Oh, nice, I didn't know about it. I will promptly rewrite this part in
order to use syscall_get_nr(), thanks.

>> +static inline int ptrace_report_syscall(struct pt_regs *regs, int entry,
>> + unsigned int sysno)
>> {
>> int ptrace = current->ptrace;
>> + int is_sysenter = ptrace & PT_TRACE_SYSCALL_ENTER;
>> + int is_sysexit = ptrace & PT_TRACE_SYSCALL_EXIT;
>> + int is_ptsysgood = ptrace & PT_TRACESYSGOOD;
>>
>> if (!(ptrace & PT_PTRACED))
>> return 0;
>>
>> - ptrace_notify(SIGTRAP | ((ptrace & PT_TRACESYSGOOD) ? 0x80 : 0));
>> + if (is_sysenter || is_sysexit) {
>> + if (entry && is_sysenter)
>> + ptrace_event(PTRACE_EVENT_SYSCALL_ENTER, sysno);
>> + else if (!entry && is_sysexit)
>> + ptrace_event(PTRACE_EVENT_SYSCALL_EXIT, sysno);
>> + else
>> + return 0;
>> + } else
>> + ptrace_notify(SIGTRAP | (is_ptsysgood ? 0x80 : 0));
>
> OK. So PTRACE_O_SYSCALL_ENTER acts like PTRACE_O_TRACESYSGOOD, you still
> need ptrace(PTRACE_SYSCALL) if you want PTRACE_EVENT_SYSCALL_ENTER.
>
> If we add the new API, perhaps we should change ptrace_resume ?
> I mean,
>
> --- x/kernel/ptrace.c
> +++ x/kernel/ptrace.c
> @@ -723,7 +723,9 @@ static int ptrace_resume(struct task_str
> if (!valid_signal(data))
> return -EIO;
>
> - if (request == PTRACE_SYSCALL)
> + if (request == PTRACE_SYSCALL ||
> + ptrace_event_enabled(PTRACE_EVENT_SYSCALL_ENTER) ||
> + ptrace_event_enabled(PTRACE_EVENT_SYSCALL_EXIT))
> set_tsk_thread_flag(child, TIF_SYSCALL_TRACE);
> else
> clear_tsk_thread_flag(child, TIF_SYSCALL_TRACE);
>
>
> This way PTRACE_O_SYSCALL_* will work like other ptrace options which
> ask to report an event.

Neat. I liked this suggestion very much. In fact, I was thinking about
this yesterday, but I confess it wasn't much clear in my mind. Glad you
figured that out :-). Thanks!

> Or. Instead, perhaps we can add a single option PTRACE_O_TRACESYSREALLYGOOD
> which doesn't report the new event and simply does something like
>
> current->ptrace_message = syscall_get_nr() | (entry << 31);
> ptrace_notify(SIGTRAP | 0x80);

TBH I didn't like this suggestion, so I will implement the one above.
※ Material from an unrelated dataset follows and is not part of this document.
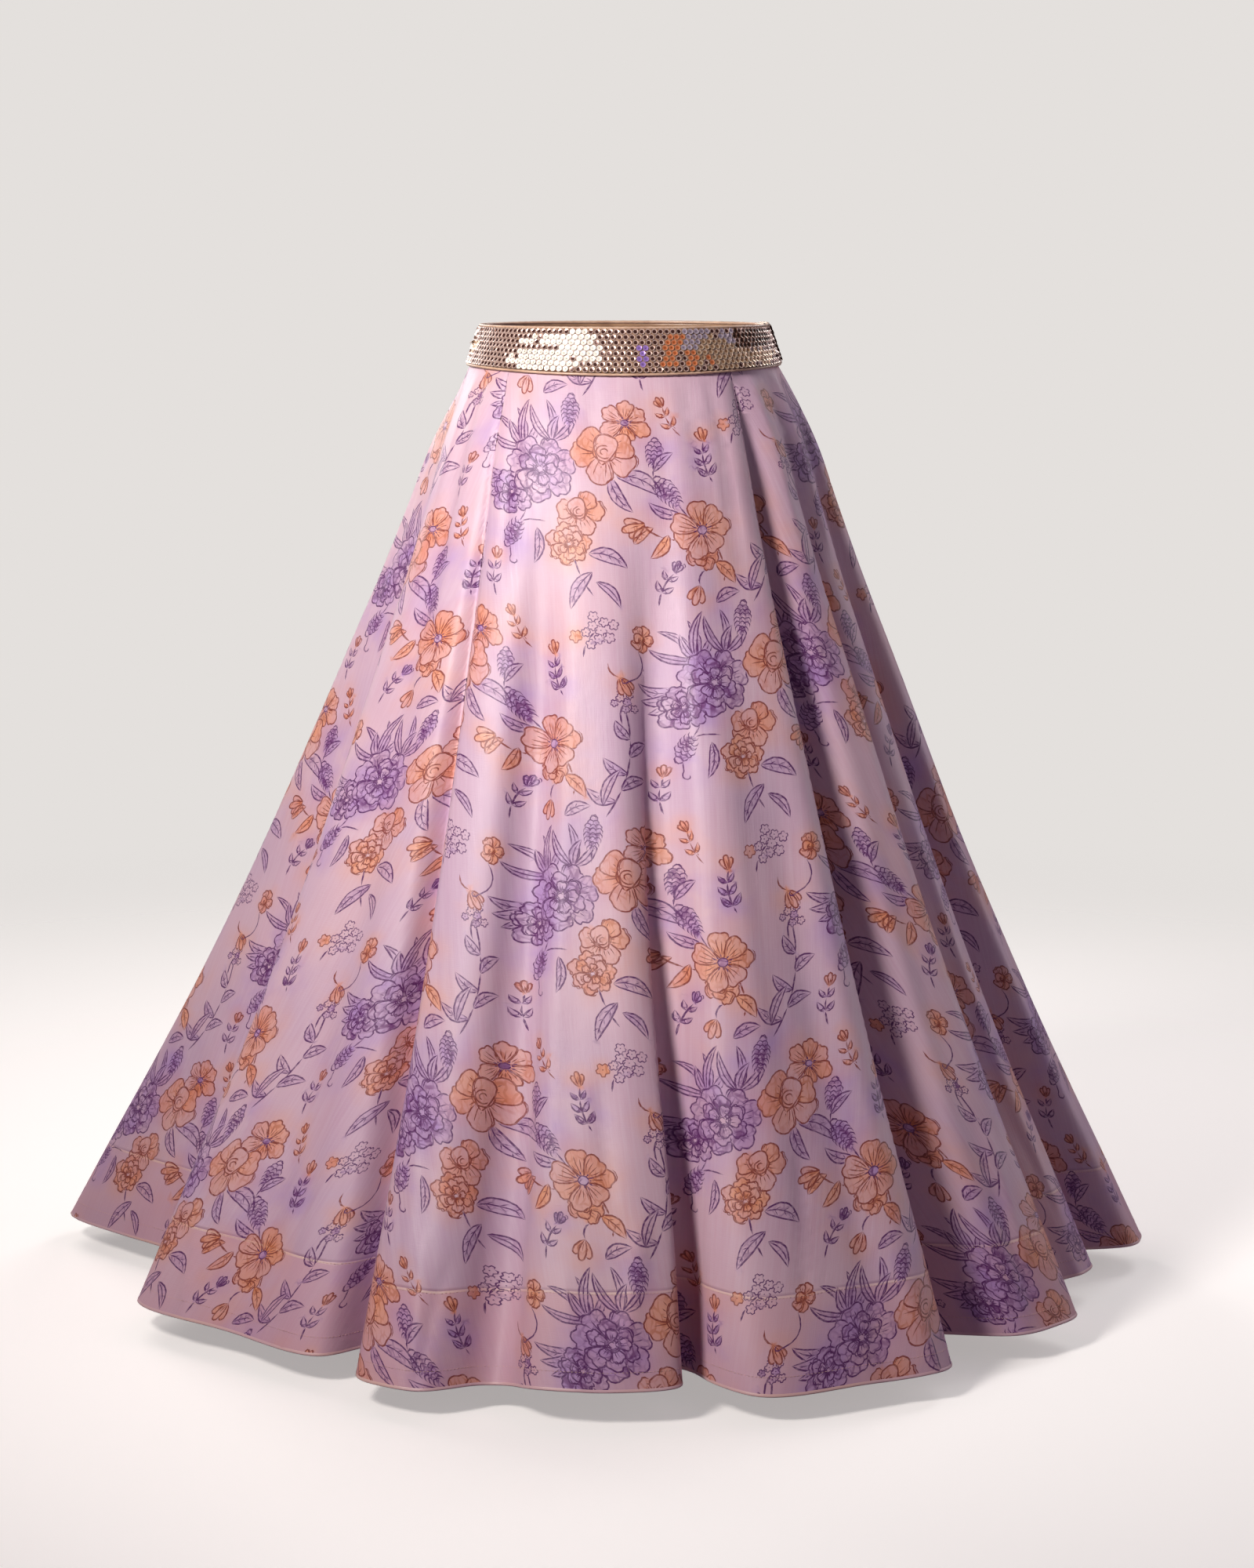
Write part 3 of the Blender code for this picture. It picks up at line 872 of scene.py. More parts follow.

> Finally. If we add this feature, we should probably also report
> is_compat_task() somehow. Currently the debugger can't know if, say,
> a 64bit tracee does int80.

OK, I will look into it, have no idea how to do that. Suggestions are
welcome, of course.

> OTOH, perhaps it would be better to report this via regs->flags as
> (iirc) Linus suggested.
>
> Once again, personally I am fine either way. Just I think we should
> discuss every possible option.

Thanks a lot for the feedback. I will write a new version of the patch
and post it for appreciation later. Meanwhile, other suggestions and
discussions are welcome, of course.

--
Sergio

2014-01-07 19:12:34

by Oleg Nesterov

[permalink] [raw]
Subject: Re: [RFC/PATCH] Implement new PTRACE_EVENT_SYSCALL_{ENTER,EXIT}

On 01/07, Sergio Durigan Junior wrote:
>
> On Tuesday, January 07 2014, Oleg Nesterov wrote:
>
> > Finally. If we add this feature, we should probably also report
> > is_compat_task() somehow. Currently the debugger can't know if, say,
> > a 64bit tracee does int80.
>
> OK, I will look into it, have no idea how to do that. Suggestions are
> welcome, of course.

Well, you can probably encode is_compat_task() in ->ptrace_message along
with syscall_get_nr(). But I am not sure about __X32_SYSCALL_BIT in
->orig_ax. Probably we should not clear it and report both bits.

Oleg.q

2014-01-09 18:49:23

by Pedro Alves

[permalink] [raw]
Subject: Re: [RFC/PATCH] Implement new PTRACE_EVENT_SYSCALL_{ENTER,EXIT}

On 01/07/2014 03:30 PM, Oleg Nesterov wrote:
>
> If we add the new API, perhaps we should change ptrace_resume ?
> I mean,
>
> --- x/kernel/ptrace.c
> +++ x/kernel/ptrace.c
> @@ -723,7 +723,9 @@ static int ptrace_resume(struct task_str
> if (!valid_signal(data))
> return -EIO;
>
> - if (request == PTRACE_SYSCALL)
> + if (request == PTRACE_SYSCALL ||
> + ptrace_event_enabled(PTRACE_EVENT_SYSCALL_ENTER) ||
> + ptrace_event_enabled(PTRACE_EVENT_SYSCALL_EXIT))
> set_tsk_thread_flag(child, TIF_SYSCALL_TRACE);
> else
> clear_tsk_thread_flag(child, TIF_SYSCALL_TRACE);
>
>
> This way PTRACE_O_SYSCALL_* will work like other ptrace options which
> ask to report an event.

+10^6. With PTRACE_SYSCALL/sysgood, we don't have a way to trace
syscalls when single-stepping, which isn't much of a problem for
strace, but of course is for GDB. That is one of the things the
new API should definitely sort out.

--
Pedro Alves

2014-01-09 21:11:26

by Roland McGrath

[permalink] [raw]
Subject: Re: [RFC/PATCH] Implement new PTRACE_EVENT_SYSCALL_{ENTER,EXIT}

> I won't argue, but it is not clear to me if this is really useful,
> given that the debugger can read the regs.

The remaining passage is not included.